Если его не тронут чекисты – уберут моссадовцы. Для них вопрос об измене будет предельно ясным. Не моссадовцы – так кто-нибудь еще. Убрали же Сережку – кто знает наверняка, что за этим стоит именно израильская разведка? Может быть, немцы или американцы.

Внезапно Красавчика охватила ярость.

Чекисты обвели его вокруг пальца!

Правду они говорили или нет, но своего добились: он дал показания. Сунешь палец – откусят руку… Теперь он на крючке, и они могут вынудить его заниматься какими угодно делами. Он и занялся бы, чтобы выжить, но Бог намекает ему, что на выживании отныне можно поставить крест. Но Красавчик не знал, исполнил ли он свое жизненное предназначение…

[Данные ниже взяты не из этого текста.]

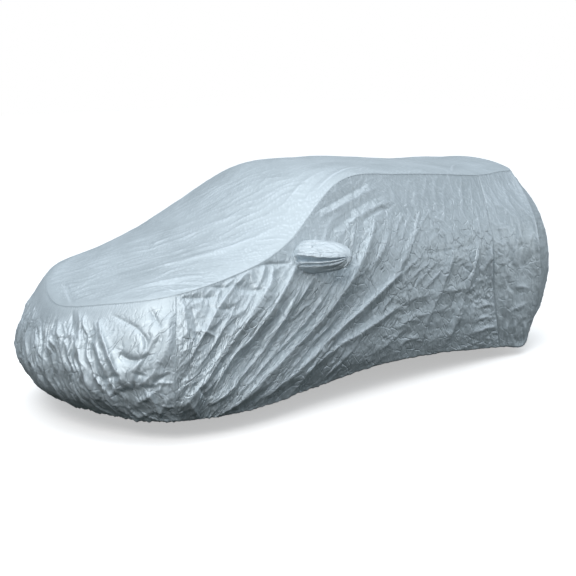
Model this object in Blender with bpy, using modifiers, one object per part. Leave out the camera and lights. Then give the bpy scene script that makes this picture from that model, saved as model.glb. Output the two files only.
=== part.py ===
"""A fitted car cover, hollow, in the shape it takes when it is worn.

Seven sewn pieces: a top panel, two side panels, a front and a rear panel, and two mirror pockets. Every piece is
a sheet with its real thickness, standing outside the surface that the tables below describe. Metres, +X towards
the tail, +Y towards the far side, +Z up. The origin is under the middle of the top panel, where the cover is
carried.
"""

from collections import namedtuple

import bpy
import numpy as np

# Driving sizes.
CLOTH = 0.002  # thickness of the coated cloth
SEAM_GAP = 0.0006  # between the cut edges of two panels at a seam
POCKET_GAP = 0.0005  # between a pocket's mouth and the cloth it is sewn to
SEAM_FADE = 0.07  # the folds die out this far from a seam
CROWN_POWER = 2.4  # how square the top panel's cross-section is
FOLD_POWER = 1.7  # below 2, a fold has a crisp ridge and a wide foot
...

Он тупо смотрел на железную дверь.

Приоткрылся глазок: наблюдают. Хорошо. До следующей проверки у него еще остается время. Нет ли здесь видеокамер? Вряд ли – тогда бы не было глазка; хотя кто знает этих перестраховщиков? Они уже давным-давно продали душу дьяволу и теперь боятся даже собственной тени.

Пожалуй, все-таки есть!

С трудом преодолевая старческую немощь, он разорвал простыню на лоскуты. Связал, закрепил на решетке, просунул голову в петлю, прыгнул с табурета.

…Соломон Красавчик, он же Моисей Залманович Нисенбаум, он же Бильярдный Шар, любитель шахмат, – успел.

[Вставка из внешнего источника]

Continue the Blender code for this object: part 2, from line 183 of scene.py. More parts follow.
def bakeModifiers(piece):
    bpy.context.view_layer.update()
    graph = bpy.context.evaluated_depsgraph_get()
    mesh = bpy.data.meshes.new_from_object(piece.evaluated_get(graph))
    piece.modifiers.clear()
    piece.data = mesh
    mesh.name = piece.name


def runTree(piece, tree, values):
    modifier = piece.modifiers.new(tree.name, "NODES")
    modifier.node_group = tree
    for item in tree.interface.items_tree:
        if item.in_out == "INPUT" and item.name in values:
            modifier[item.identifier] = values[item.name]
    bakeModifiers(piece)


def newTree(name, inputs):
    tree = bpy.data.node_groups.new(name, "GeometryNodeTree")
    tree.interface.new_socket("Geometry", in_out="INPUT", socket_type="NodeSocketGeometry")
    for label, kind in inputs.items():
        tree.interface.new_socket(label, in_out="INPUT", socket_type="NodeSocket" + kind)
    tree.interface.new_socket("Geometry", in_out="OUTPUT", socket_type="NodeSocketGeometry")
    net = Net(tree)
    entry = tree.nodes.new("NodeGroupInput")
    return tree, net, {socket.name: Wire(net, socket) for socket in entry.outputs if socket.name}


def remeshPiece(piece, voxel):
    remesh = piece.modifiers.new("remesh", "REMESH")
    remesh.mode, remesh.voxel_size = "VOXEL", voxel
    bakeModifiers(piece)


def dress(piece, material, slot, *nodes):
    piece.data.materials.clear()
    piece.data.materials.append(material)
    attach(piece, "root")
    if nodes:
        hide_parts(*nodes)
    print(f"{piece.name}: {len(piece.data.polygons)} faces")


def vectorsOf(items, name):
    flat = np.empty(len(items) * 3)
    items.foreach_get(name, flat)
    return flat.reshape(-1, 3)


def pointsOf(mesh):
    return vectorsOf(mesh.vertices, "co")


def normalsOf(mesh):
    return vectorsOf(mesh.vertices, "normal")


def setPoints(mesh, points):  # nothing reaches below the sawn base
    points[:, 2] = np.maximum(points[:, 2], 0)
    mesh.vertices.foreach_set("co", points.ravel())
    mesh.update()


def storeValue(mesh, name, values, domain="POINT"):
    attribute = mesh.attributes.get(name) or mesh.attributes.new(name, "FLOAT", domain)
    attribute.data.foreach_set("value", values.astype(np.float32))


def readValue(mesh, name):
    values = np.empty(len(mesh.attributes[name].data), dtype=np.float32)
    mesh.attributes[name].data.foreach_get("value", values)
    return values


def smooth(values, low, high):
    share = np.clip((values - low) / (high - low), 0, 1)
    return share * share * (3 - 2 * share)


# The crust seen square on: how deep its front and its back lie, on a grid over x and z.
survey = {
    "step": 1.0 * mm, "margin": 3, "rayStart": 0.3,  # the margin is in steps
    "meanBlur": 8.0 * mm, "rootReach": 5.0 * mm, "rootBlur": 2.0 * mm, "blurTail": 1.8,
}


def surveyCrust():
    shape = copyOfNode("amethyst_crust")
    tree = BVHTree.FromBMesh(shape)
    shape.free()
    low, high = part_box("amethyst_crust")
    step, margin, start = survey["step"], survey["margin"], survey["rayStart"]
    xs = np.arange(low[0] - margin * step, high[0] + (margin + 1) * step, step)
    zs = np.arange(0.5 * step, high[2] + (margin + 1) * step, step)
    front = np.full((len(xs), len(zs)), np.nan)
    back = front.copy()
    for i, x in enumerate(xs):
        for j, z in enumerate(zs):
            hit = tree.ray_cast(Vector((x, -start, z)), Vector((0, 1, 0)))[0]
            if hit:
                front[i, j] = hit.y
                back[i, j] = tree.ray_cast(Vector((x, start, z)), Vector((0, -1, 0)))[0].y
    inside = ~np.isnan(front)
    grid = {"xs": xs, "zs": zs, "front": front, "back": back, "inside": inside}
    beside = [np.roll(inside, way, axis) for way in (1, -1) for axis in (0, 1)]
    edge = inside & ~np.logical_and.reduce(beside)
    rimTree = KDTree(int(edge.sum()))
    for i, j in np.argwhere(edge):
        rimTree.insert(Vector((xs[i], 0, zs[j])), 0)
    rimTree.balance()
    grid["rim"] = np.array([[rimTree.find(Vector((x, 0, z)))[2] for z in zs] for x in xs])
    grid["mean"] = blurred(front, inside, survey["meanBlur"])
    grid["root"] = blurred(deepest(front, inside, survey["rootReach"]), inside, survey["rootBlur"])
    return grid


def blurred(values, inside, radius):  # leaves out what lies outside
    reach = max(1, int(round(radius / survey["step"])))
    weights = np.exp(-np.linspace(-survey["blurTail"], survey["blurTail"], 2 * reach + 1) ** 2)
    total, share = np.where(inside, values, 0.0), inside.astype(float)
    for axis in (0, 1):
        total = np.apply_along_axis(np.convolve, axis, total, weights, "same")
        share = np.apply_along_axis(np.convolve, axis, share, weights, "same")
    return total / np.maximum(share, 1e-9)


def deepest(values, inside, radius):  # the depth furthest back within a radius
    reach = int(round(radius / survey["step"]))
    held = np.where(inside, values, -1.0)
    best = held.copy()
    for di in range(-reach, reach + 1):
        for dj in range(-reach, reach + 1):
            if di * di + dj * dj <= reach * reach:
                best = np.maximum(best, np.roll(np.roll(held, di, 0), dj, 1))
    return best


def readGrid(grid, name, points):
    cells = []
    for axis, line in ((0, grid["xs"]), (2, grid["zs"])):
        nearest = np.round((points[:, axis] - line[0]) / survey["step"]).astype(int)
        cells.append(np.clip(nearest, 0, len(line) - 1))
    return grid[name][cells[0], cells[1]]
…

Судя по быстроте реакции на ситуацию, видеокамеры действительно существовали. Но они не помогли – то ли оператор зазевался, то ли бежать было слишком далеко. Когда дверь в камеру распахнулась и тюремщики бросились к окну, по телу Красавчика уже пробежала последняя конвульсия.

Вбежавшие беспомощно и зло смотрели на небольшую лужицу, образовавшуюся под висельником. Шея заключенного неестественно вытянулась, покрылась мелкими пупырышками и стала похожа на гусиную. Очки валялись на полу, одно стеклышко треснуло. На постели лежала раскрытая наполовину прочитанная книга: Солженицын, «Двести лет вместе», первый том.